• [Brief] Keep only the lines where "bodies" appears.

• [Dataset content]
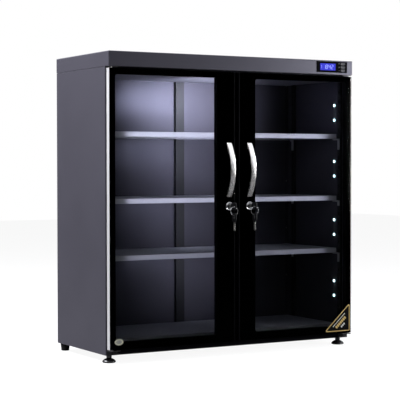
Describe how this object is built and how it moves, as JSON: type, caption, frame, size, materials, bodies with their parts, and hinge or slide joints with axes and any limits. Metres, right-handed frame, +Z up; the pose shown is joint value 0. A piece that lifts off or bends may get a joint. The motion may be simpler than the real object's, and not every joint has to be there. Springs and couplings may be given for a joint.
{
  "type": "camera dry cabinet",
  "caption": "Steel dry cabinet with glazed hinged doors, lit shelves, a drying unit and a control display, for storing cameras and lenses.",
  "frame": {"origin": "on the floor under the middle of the whole outline", "axes": "+X to the right seen from the front, +Y from the doors to the back, +Z up"},
  "size_m": [0.8, 0.385, 0.842],
  "materials": {
    "cabinet_black": "satin",
    "frame_black": "satin",
    "inner_grey": "satin",
    "shelf_grey": "satin",
    "door_glass": "gloss",
    "trim_silver": "satin",
    "seal_black": "matte",
    "handle_steel": "satin",
    "lock_chrome": "gloss",
    "key_black": "matte",
    "steel_bright": "satin",
    "bezel_black": "gloss",
    "display_blue": "gloss",
    "button_grey": "matte",
    "board_green": "matte",
    "supply_metal": "satin",
    "plastic_black": "matte",
    "plastic_white": "matte",
    "desiccant_beige": "matte",
    "lamp_white": "gloss",
    "foot_chrome": "gloss",
    "foot_rubber": "matte"
  },
  "bodies": {
    "root": {"top_cap": "cabinet_black", "side_panel_left": "cabinet_black", "side_panel_right": "cabinet_black", "back_panel": "cabinet_black", "base_pan": "inner_grey", "ceiling_panel": "inner_grey", "front_rails": "frame_black", "centre_mullion": "frame_black", "floor_tray": "inner_grey", "shelf_top": "shelf_grey", "shelf_middle": "shelf_grey", "shelf_lower": "shelf_grey", "shelf_uprights": "inner_grey", "shelf_clips": "steel_bright", "light_strips": "plastic_white", "light_lamps": "lamp_white", "control_bezel": "bezel_black", "lcd_display": "display_blue", "control_board": "board_green", "power_supply": "supply_metal", "power_inlet": "plastic_black", "humidity_sensor": "plastic_white", "dryer_case": "plastic_white", "dryer_cover": "plastic_white", "desiccant_pack": "desiccant_beige", "vent_grille": "plastic_black", "hinge_brackets": "frame_black", "hinge_pins": "steel_bright", "body_screws": "steel_bright", "rear_feet": "foot_rubber"},
    "button_set": {"button_set": "button_grey"},
    "button_up": {"button_up": "button_grey"},
    "button_down": {"button_down": "button_grey"},
    "foot_left": {"foot_left": "foot_chrome"},
    "foot_right": {"foot_right": "foot_chrome"},
    "dryer_flap": {"dryer_flap": "supply_metal"},
    "door_left": {"door_frame_left": "frame_black", "door_glass_left": "door_glass", "door_trim_left": "trim_silver", "door_seal_left": "seal_black", "handle_left": "handle_steel", "door_fixings_left": "steel_bright", "lock_barrel_left": "lock_chrome"},
    "lock_left": {"lock_plug_left": "lock_chrome", "lock_cam_left": "steel_bright"},
    "key_left": {"key_left": "key_black"},
    "ring_left": {"key_ring_left": "lock_chrome"},
    "spare_left": {"spare_key_left": "key_black"},
    "door_right": {"door_frame_right": "frame_black", "door_glass_right": "door_glass", "door_trim_right": "trim_silver", "door_seal_right": "seal_black", "handle_right": "handle_steel", "door_fixings_right": "steel_bright", "lock_barrel_right": "lock_chrome"},
    "lock_right": {"lock_plug_right": "lock_chrome", "lock_cam_right": "steel_bright"},
    "key_right": {"key_right": "key_black"},
    "ring_right": {"key_ring_right": "lock_chrome"},
    "spare_right": {"spare_key_right": "key_black"}
  },
  "joints": [
    {"name": "door_left_hinge", "type": "hinge", "parent": "root", "child": "door_left", "pos_m": [-0.39, -0.14625, 0.4], "axis": [0, 0, -1], "range_deg": [0, 110]},
    {"name": "lock_left_turn", "type": "hinge", "parent": "door_left", "child": "lock_left", "pos_m": [-0.0258, -0.15425, 0.42], "axis": [0, 1, 0], "range_deg": [0, 90]},
    {"name": "key_left_pull", "type": "slide", "parent": "lock_left", "child": "key_left", "axis": [0, -1, 0], "range_m": [0, 0.014]},
    {"name": "ring_left_swing", "type": "hinge", "parent": "key_left", "child": "ring_left", "pos_m": [-0.0258, -0.18225, 0.4187], "axis": [-1, 0, 0], "range_deg": [-10, 75]},
    {"name": "spare_left_swing", "type": "hinge", "parent": "ring_left", "child": "spare_left", "pos_m": [-0.0258, -0.18225, 0.3953], "axis": [-1, 0, 0], "range_deg": [-12, 30]},
    {"name": "foot_left_turn", "type": "hinge", "parent": "root", "child": "foot_left", "pos_m": [-0.3795, -0.10925, 0], "axis": [0, 0, 1], "continuous": true},
    {"name": "door_right_hinge", "type": "hinge", "parent": "root", "child": "door_right", "pos_m": [0.39, -0.14625, 0.4], "axis": [0, 0, 1], "range_deg": [0, 110]},
    {"name": "lock_right_turn", "type": "hinge", "parent": "door_right", "child": "lock_right", "pos_m": [0.0416, -0.15425, 0.42], "axis": [0, -1, 0], "range_deg": [0, 90]},
    {"name": "key_right_pull", "type": "slide", "parent": "lock_right", "child": "key_right", "axis": [0, -1, 0], "range_m": [0, 0.014]},
    {"name": "ring_right_swing", "type": "hinge", "parent": "key_right", "child": "ring_right", "pos_m": [0.0416, -0.18225, 0.4187], "axis": [-1, 0, 0], "range_deg": [-10, 75]},
    {"name": "spare_right_swing", "type": "hinge", "parent": "ring_right", "child": "spare_right", "pos_m": [0.0416, -0.18225, 0.3953], "axis": [-1, 0, 0], "range_deg": [-12, 30]},
    {"name": "foot_right_turn", "type": "hinge", "parent": "root", "child": "foot_right", "pos_m": [0.3795, -0.10925, 0], "axis": [0, 0, 1], "continuous": true},
    {"name": "button_set_press", "type": "slide", "parent": "root", "child": "button_set", "axis": [0, 1, 0], "range_m": [0, 0.0012], "stiffness_N_per_m": 800},
    {"name": "button_up_press", "type": "slide", "parent": "root", "child": "button_up", "axis": [0, 1, 0], "range_m": [0, 0.0012], "stiffness_N_per_m": 800},
    {"name": "button_down_press", "type": "slide", "parent": "root", "child": "button_down", "axis": [0, 1, 0], "range_m": [0, 0.0012], "stiffness_N_per_m": 800},
    {"name": "dryer_flap_swing", "type": "hinge", "parent": "root", "child": "dryer_flap", "pos_m": [0.18, 0.18575, 0.1202], "axis": [-1, 0, 0], "range_deg": [0, 40]}
  ]
}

• [Result of this task]
Describe how this object is built and how it moves, as JSON: type, caption, frame, size, materials, bodies with their parts, and hinge or slide joints with axes and any limits. Metres, right-handed frame, +Z up; the pose shown is joint value 0. A piece that lifts off or bends may get a joint. The motion may be simpler than the real object's, and not every joint has to be there. Springs and couplings may be given for a joint.
  "bodies": {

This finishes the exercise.